Но пока никакой поживы на реке, разве кто из парнишек, у коих в хозяйстве водится длинный багор, нарастив багрище бечевкой, запускает его, будто гарпун, волокет на дрова все деревянное. Но и дровяного барахла несет мало. Мана еще не пошла, да и наловишь чего — таскать надо на яры, иначе коренной водой все снесет, смоет с берега.
Греет солнце, дымится и рассыпается лед звонкими, прозрачными сосульками — очень соблазнительное и опасное ребячье это лакомство. Левонтьевские орлы, мушковская шпана голопупом высыпали на реку, хрумкают сосульки, будто морковки, даже девчонки тетки Авдотьи хрумкают. Я уж совсем дохлый, что ли? Тоже хрумкаю лед. Сладко. Зубы ломит, брюхо жгет, в кишках колется. «Ништя-а-ак!» — кричу на всю реку. Но к вечеру не только кричать — даже шептать не получается.
Бабушка с допросом:
— Леду нажрался?
— Сахсем немного.
— Чего сахсем? — наклоняется ко мне бабушка и, чтоб лучше слышать, сдвигает платок с уха.
— Са-ахсем м-мале-енько. — Бабушка не понимает, глядит на меня какое-то время остолбенело, затем осторожно прикладывает руку тыльной стороной к моему лбу и со стоном вскрикивает:
— Да тошно мне, тошнехонько! Он опять лед жрал! Са-ахсем маленько! Вот тебе сахсем маленько! Вот тебе сахсем маленько! — Бабушка лупит меня куда попало и в ту же пору готовит компресс с горячей солью иль золой, греет молоко, высказываясь, что все-таки я сведу ее в могилу и сам туда же отправлюсь. И снова, в который уж раз ее осеняет: это левонтьевские орлы подбили меня сосать лед, они да мушковские каторжанцы чему угодно научат. — Имя чё? — гремит бабушка. — У их глотки лужёныя, брюхи на точиле верченые, нутренность вся к худой пишше приучена! А этот соколик! Он же на ветер глянет, и у ево нутро вянет. Он же порченый, мамой неженай, дедом балованай, он же слова не понимат! — Хлобысь со всего маху болезного. Я добавляю голоса. Хлобысь еще, но уж помягче, посдержанней. Я к голосу стон прибавляю и умирающе толкую бабушке, что я хворый и бить меня не по-божески. Бабушка еще разок мне влепила, за пререканье.

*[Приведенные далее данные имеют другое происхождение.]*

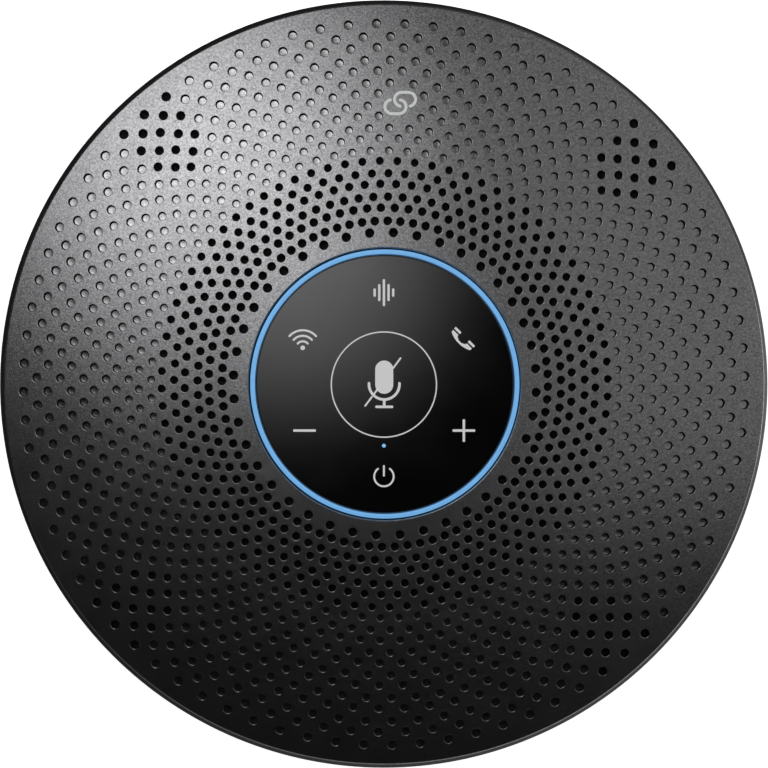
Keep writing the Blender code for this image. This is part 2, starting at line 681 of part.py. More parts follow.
def make_cells():
    """The two lithium cells, each in its cradle beside the loudspeaker, with its lead."""
    for side, name in ((-1, "left"), (1, "right")):
        half = CELL_LENGTH / 2
        profile = [
            (0, half + 0.8),
            (2.8, half + 0.8),
            (2.8, half),
            (CELL_R - 0.6, half),
            (CELL_R, half - 0.6),
            (CELL_R, -half),
            (0, -half),
        ]
        place = (side * CELL_X, 0, CELL_Z)
        cell = turned(f"battery_cell_{name}", profile, SIDES_MEDIUM, "cell_wrap", place)
        cell.rotation_euler = (math.pi / 2, 0, 0)
        low = (side * CELL_X - 7.5, -26, BOARD_Z[1] + GAP)
        high = (side * CELL_X + 6, 26, 10)
        if side < 0:
            low = (side * CELL_X - 6, *low[1:])
            high = (side * CELL_X + 7.5, *high[1:])
        cradle = box(f"battery_cradle_{name}", low, high, "frame_plastic")
        seat = (f"cell_seat_{name}", CELL_R + GAP, -30, 30, side * CELL_X, CELL_Z, 24)
        combine(cradle, lying_cylinder(*seat))
        lead = [(33, -34.2, 17), (29, -36, 15.5), (24.5, -37.5, 11), (23, -38, 5.6)]
        points = [(side * x, y, z) for x, y, z in lead]
        wire(f"battery_lead_{name}", points, 0.6, "wire_red" if side < 0 else "wire_black")


def make_speaker_leads():
    """The two wires from the basket's terminals down to the main board."""
    route = [(16.9, 16.9, 20), (18.2, 18.2, 16.5), (18.8, 18.6, 11), (19.3, 18.2, 5.6)]
    for name, shift in (("positive", 1.2), ("negative", -1.2)):
        points = [(x + shift, y - shift, z) for x, y, z in route]
        finish = "wire_red" if name == "positive" else "wire_black"
        wire(f"speaker_lead_{name}", points, 0.5, finish)


def settle_meshes():
    """Apply each part's modifiers, then shade it smooth with its corners kept crisp."""
    bpy.context.view_layer.update()
    graph = bpy.context.evaluated_depsgraph_get()
    made = [o for o in bpy.data.collections["conference_speakerphone"].objects if o.type == "MESH"]
    meshes = [bpy.data.meshes.new_from_object(obj.evaluated_get(graph)) for obj in made]
    for obj, mesh in zip(made, meshes):
        obj.modifiers.clear()
        obj.data = mesh
        mesh.name = obj.name
        mesh.shade_smooth()
        mesh.set_sharp_from_angle(angle=math.radians(SHARP_DEG))


def main():
    clear_scene()
    new_collection("conference_speakerphone")
    new_collection("cutters")
    make_grille()
    make_lower_housing()
    make_underside()
    make_panel()
    make_baffle()
    make_speaker_chassis()
    make_cone()
    make_main_board()
    make_ports()
    make_microphones()
    make_cells()
    make_speaker_leads()
    settle_meshes()


main()
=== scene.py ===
"""Looks of the conference speakerphone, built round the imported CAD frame.

Lengths here are millimetres in the row frame, and MM turns them into metres. Angles called turn
are degrees clockwise from the back (+Y), as seen from above.
"""

import json
import math

import bmesh
import bpy
from mathutils import Matrix, Vector


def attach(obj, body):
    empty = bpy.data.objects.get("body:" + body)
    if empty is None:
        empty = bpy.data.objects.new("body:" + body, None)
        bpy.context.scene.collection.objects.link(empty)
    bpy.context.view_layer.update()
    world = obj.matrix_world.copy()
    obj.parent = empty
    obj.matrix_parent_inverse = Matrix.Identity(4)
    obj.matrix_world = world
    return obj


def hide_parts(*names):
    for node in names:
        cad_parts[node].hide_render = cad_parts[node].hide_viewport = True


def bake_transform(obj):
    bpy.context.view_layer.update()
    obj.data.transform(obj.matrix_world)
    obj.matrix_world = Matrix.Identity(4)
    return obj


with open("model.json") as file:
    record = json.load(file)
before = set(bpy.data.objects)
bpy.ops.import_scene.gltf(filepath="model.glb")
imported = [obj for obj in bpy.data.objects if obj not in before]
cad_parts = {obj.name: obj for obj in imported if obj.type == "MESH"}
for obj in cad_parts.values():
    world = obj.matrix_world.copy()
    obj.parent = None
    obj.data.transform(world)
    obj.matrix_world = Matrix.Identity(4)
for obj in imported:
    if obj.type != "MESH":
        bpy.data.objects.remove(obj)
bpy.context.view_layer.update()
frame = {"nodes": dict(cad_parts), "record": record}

MM = 0.001
FINE_SIDES = 256
ALL_ROUND = 2 * math.pi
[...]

— Де-э-э-эда-а! Де-э-э-эда-а-а!
— Нету твоего деда, нету. Уташшыли его куда-то лешаки. Забью я тебя, забью и сама сдохну. Горло-то компресом грет? — Я киваю головой. — Хорошо грет? — И опять руку на мой лоб, и в панику. — Горит! Весь горит! Ты чё, аспид, думаш? Ты чё, варнак, позволяш? Мати Божья! Царица Небесная! Заступница ты наша, Всемилостивейшая, помоги этому комунисту! Он боле не будет. Не будешь?
— Сахсем.
— Чё сахсем?
— Сахсем не буду, — шепчу я горячим, слипшимся горлом.